First time out with my brand new Golden Age Arms Company
flintlock longrifle.
Everything that I describe taking place happened on a wooden bench rest.
I was nearing the end of our shooting session, with a real good, quarter-sized, 4-shot group going at about 85 yards, the total length of that public shooting range.
In my haste to get off the last shot in the 5-shot group I made what could have been a fatal mistake.
I was completely self-taught, learning what little I knew from black powder handbooks and issues of Muzzle Blasts.
I did not own a powder horn or flask.
I did, however have an adjustable brass powder measure.
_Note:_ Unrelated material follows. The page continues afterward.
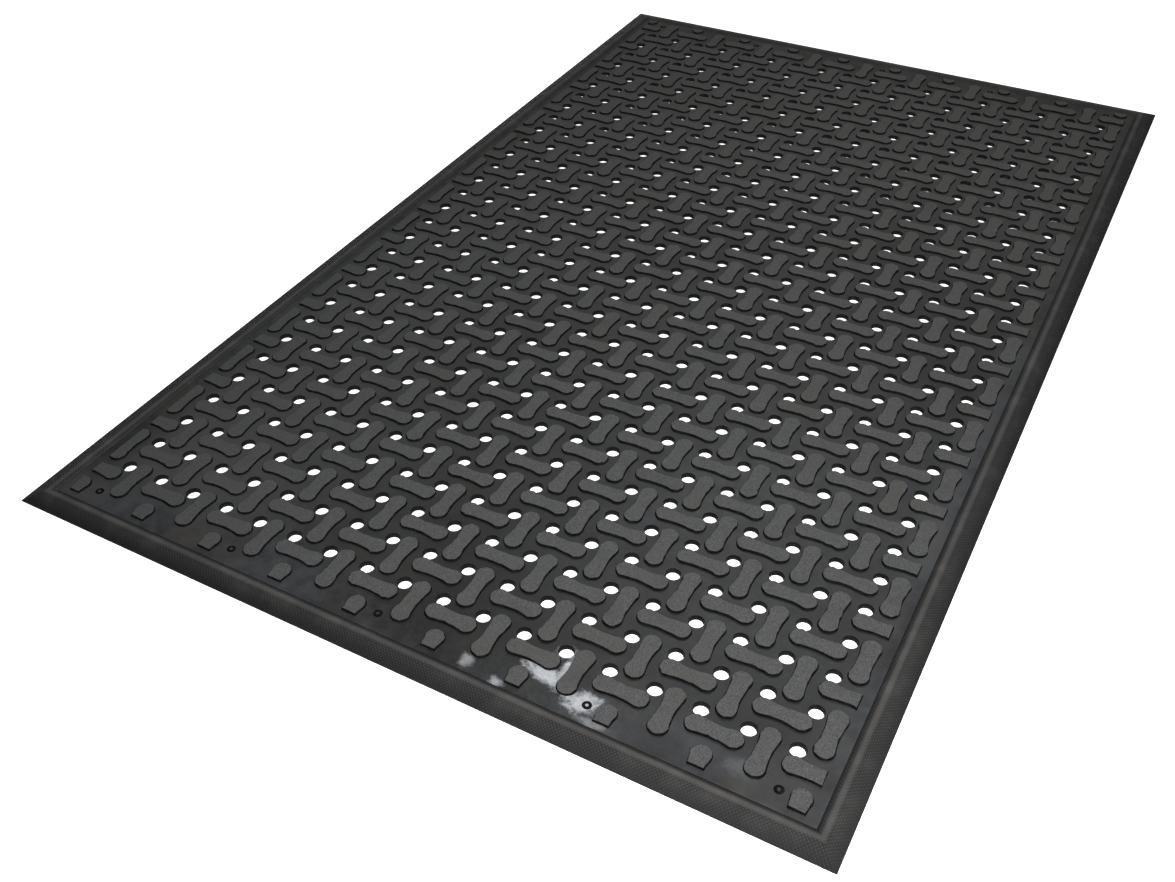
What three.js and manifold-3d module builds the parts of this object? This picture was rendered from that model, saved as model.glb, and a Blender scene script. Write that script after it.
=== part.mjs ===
// Rubber drainage floor mat, moulded in one piece. Millimetres, +Z up.
// The origin is on the floor under the middle of the mat, with the length along Y.
// From the outside in, the border is a ramp, a raised lip and a step down to the
// deck, and round drain holes go right through the deck on a square grid.

import * as THREE from 'three';
import { mergeGeometries, mergeVertices } from 'three/addons/utils/BufferGeometryUtils.js';
import Module from 'manifold-3d';

// Grid of drain holes
const HOLE_COLUMNS = 18;      // holes across the width
const HOLE_ROWS = 30;         // holes along the length
const HOLE_PITCH = 45;        // between the centres of neighbouring holes, both ways
const HOLE_DIAMETER = 15.4;   // of the round moulded hole
const HOLE_SIDES = 4;         // flat sides that stand for each round hole

// Plain deck around the grid, from the outer hole centres to the foot of the step
const SIDE_BAND = 40.7;       // along the long sides
const END_BAND = 65.7;        // along the short ends

// Border
const STEP_RUN = 0.8;         // how far the step leans out on its way up
const LIP_WIDTH = 10.5;       // flat top of the lip
const RAMP_WIDTH = 15.5;      // from the lip down to the outer edge

// Heights
const EDGE_HEIGHT = 1.6;      // upright outer edge, at the foot of the ramp
const DECK_THICKNESS = 5.5;   // floor to deck
const LIP_RISE = 3;           // deck to lip

const CUT_OVERRUN = 2;        // how far a hole's cutter passes both faces

// Sizes that follow
const lipHeight = DECK_THICKNESS + LIP_RISE;
const gridWidth = (HOLE_COLUMNS - 1) * HOLE_PITCH;
const gridLength = (HOLE_ROWS - 1) * HOLE_PITCH;
const deckWidth = gridWidth + 2 * SIDE_BAND;
const deckLength = gridLength + 2 * END_BAND;

/** A manifold-3d solid from a closed three.js geometry. */
function toSolid(wasm, geometry) {
  const bare = geometry.clone();
  bare.deleteAttribute('normal');
  bare.deleteAttribute('uv');
  const merged = mergeVertices(bare, 1e-5);
  return new wasm.Manifold(new wasm.Mesh({
    numProp: 3,
    vertProperties: new Float32Array(merged.attributes.position.array),
    triVerts: new Uint32Array(merged.index.array),
  }));
}

/** A three.js geometry from a manifold-3d solid. */
function toGeometry(solid) {
  const mesh = solid.getMesh();
  const geometry = new THREE.BufferGeometry();
  geometry.setAttribute('position', new THREE.BufferAttribute(mesh.vertProperties, 3));
  geometry.setIndex(new THREE.BufferAttribute(mesh.triVerts, 1));
  geometry.computeVertexNormals();
  return geometry;
}

/**
 * The mat without its holes: rectangles joined one above the other.
 * Each level is { out, z }: how far the rectangle stands out from the deck, and its height.
 */
function bodyGeometry(levels) {
  const points = [];
  const faces = [];
  for (const { out, z } of levels) {
    const x = deckWidth / 2 + out;
    const y = deckLength / 2 + out;
    points.push(-x, -y, z, x, -y, z, x, y, z, -x, y, z);
  }
  const quad = (a, b, c, d) => faces.push(a, b, c, a, c, d);
  for (let level = 0; level + 1 < levels.length; level++) {
    for (let corner = 0; corner < 4; corner++) {
      const low = 4 * level;
      const next = (corner + 1) % 4;
      quad(low + corner, low + next, low + 4 + next, low + 4 + corner);
    }
  }
  const top = 4 * (levels.length - 1);
  quad(3, 2, 1, 0);
  quad(top, top + 1, top + 2, top + 3);
  const geometry = new THREE.BufferGeometry();
  geometry.setAttribute('position', new THREE.Float32BufferAttribute(points, 3));
  geometry.setIndex(faces);
  return geometry;
}

/** Every hole's cutter: an upright prism with the cross-section area of the round hole. */
function holeCutters() {
  const sliceAngle = (2 * Math.PI) / HOLE_SIDES;
  const radius = (HOLE_DIAMETER / 2) * Math.sqrt(sliceAngle / Math.sin(sliceAngle));
  const height = DECK_THICKNESS + 2 * CUT_OVERRUN;
  const prism = new THREE.CylinderGeometry(radius, radius, height, HOLE_SIDES);
  prism.rotateX(Math.PI / 2);
  prism.rotateZ(sliceAngle / 2);
  prism.translate(0, 0, DECK_THICKNESS / 2);
  const cutters = [];
  for (let column = 0; column < HOLE_COLUMNS; column++) {
    for (let row = 0; row < HOLE_ROWS; row++) {
      const x = column * HOLE_PITCH - gridWidth / 2;
      const y = row * HOLE_PITCH - gridLength / 2;
      cutters.push(prism.clone().translate(x, y, 0));
    }
  }
  return mergeGeometries(cutters);
}

/** The outside of the mat, from the floor up the ramp, over the lip and down to the deck. */
function matLevels() {
  const lipInside = STEP_RUN;
  const lipOutside = lipInside + LIP_WIDTH;
  const edge = lipOutside + RAMP_WIDTH;
  return [
    { out: edge, z: 0 },
    { out: edge, z: EDGE_HEIGHT },
    { out: lipOutside, z: lipHeight },
    { out: lipInside, z: lipHeight },
    { out: 0, z: DECK_THICKNESS },
  ];
}

const wasm = await Module();
wasm.setup();

const body = toSolid(wasm, bodyGeometry(matLevels()));
const cutters = toSolid(wasm, holeCutters());

const rubber = new THREE.MeshStandardMaterial({ color: 0x2b2c2e, roughness: 0.62, metalness: 0 });
const mat = new THREE.Mesh(toGeometry(body.subtract(cutters)), rubber);
mat.name = 'mat';

const floorMat = new THREE.Group();
floorMat.add(mat);

export default floorMat;
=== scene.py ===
"""A moulded rubber drainage mat: treads, drain holes and a ramped border, on a pale floor."""

import logging
import math
import random
from dataclasses import dataclass, field
from enum import Enum

import bpy
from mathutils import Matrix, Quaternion, Vector
from mathutils.geometry import delaunay_2d_cdt

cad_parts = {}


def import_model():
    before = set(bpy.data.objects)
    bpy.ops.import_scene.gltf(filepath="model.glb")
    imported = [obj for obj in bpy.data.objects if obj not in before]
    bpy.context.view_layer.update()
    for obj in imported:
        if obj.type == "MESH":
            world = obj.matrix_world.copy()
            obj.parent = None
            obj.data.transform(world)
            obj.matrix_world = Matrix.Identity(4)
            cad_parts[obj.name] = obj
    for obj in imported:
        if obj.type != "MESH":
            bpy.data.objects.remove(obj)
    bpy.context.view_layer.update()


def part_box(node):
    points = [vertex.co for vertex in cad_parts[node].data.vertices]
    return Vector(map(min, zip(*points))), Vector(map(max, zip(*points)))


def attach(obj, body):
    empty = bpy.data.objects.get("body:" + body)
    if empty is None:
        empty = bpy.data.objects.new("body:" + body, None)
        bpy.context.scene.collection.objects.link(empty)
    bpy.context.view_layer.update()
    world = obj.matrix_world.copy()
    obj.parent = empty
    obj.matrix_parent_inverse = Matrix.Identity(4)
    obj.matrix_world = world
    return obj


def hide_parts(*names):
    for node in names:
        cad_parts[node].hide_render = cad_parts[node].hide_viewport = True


LOG = logging.getLogger("floor_mat")
MM = 0.001
SEED = 7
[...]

I had collected a variety of empty cartridge cases, wrapped coat hanger wire around the extractor grooves, brazed them into place with my father's oxy-acetylene torch, and formed a loop at the ends ot the wires to make a variety of powder dippers.
I had poured more than half of a 1 pound can of FFFg DuPont black powder into a plastic, 3" or so diameter, screw top jar.
After determining approximately how much powder that the .45 caliber Douglas barrel liked using the powder measure, we started using the home-made dipper closest to the charge that the powder measure indicated.
It was just easier, that way.
On the last shot of that 5-shot group I neglected to do two things.
The first was to snugly screw the lid all of the way onto the plastic jar, something that I had done for ALL of the previous shots.
The second thing was to move the closed jar of powder out of the way of the touch hole.
In my enthusiasm at what was the best shooting of my life up to that moment, I left the lid to the jar loosely sitting atop the jar with no threads engaged. I also left the loosely-topped jar directly in the line of fire from the touch hole.
You can all guess what happened next.
I pulled the trigger, and I knew with absolute certainty, that the fifth shot went exactly into the hole in the target made by the previous 4 shots.
A millisecond later, the balance of the powder remaining in that blue plastic jar ignited in a tremendous whoosh!!!!
The flames burned off all of the hair on my right forearm that was facing the flames.
This was 1972, and I had hair down to my shoulderblades, as well as a mustache and muttonchop sideburns.
I lost all of the facial hair on the right side of my face, about 70% of the mustache, all of my right eyebrow, and a lot of the long hair that was hanging on the right side of my face.
After the initial shock wore off, I lept to my feet screaming from the pain of first and second degree burns on my arms, neck, and face
I was holding my right wrist with my left hand as hard as I could possibly grip it to try and control the pain.
After several seconds of screaming and silence I realized I could not see anything, so I started shouting to my friend, "I'm blind, I'm blind".
He had gone off into the woods to urinate, and when he turned around as I started screaming all he could see was me looking like a circus clown with soot covering me from the crown of my floppy Australian hat down to the middle of my chest.
So he starts laughing like a hyena because of how I looked, while I continue to alternately grip my wrist silently and scream that I'm blind.
Eventually, he gets enough of a hold on himself to tell me that I am not blind, but my glasses are covered in soot.
I pull off my glasses, realize that I can see, and the pain REALLY ramps up..
Eventually, we get to the hospital, and the consequences of my neglect and stupidity result in the first and second degree burns where I previously described them; as well as having to have a surgeon clamp my head in a device to immobilize iit, while he removed a piece of unburnt powder from my right cornea.
End result was the only scar was the one on my cornea from me rubbing it before the surgeon removed the powder particle.
REALLY, REALLY LUCKY, in retrospect!!!!
And, I still have a flinch whenever I shoot a flintlock.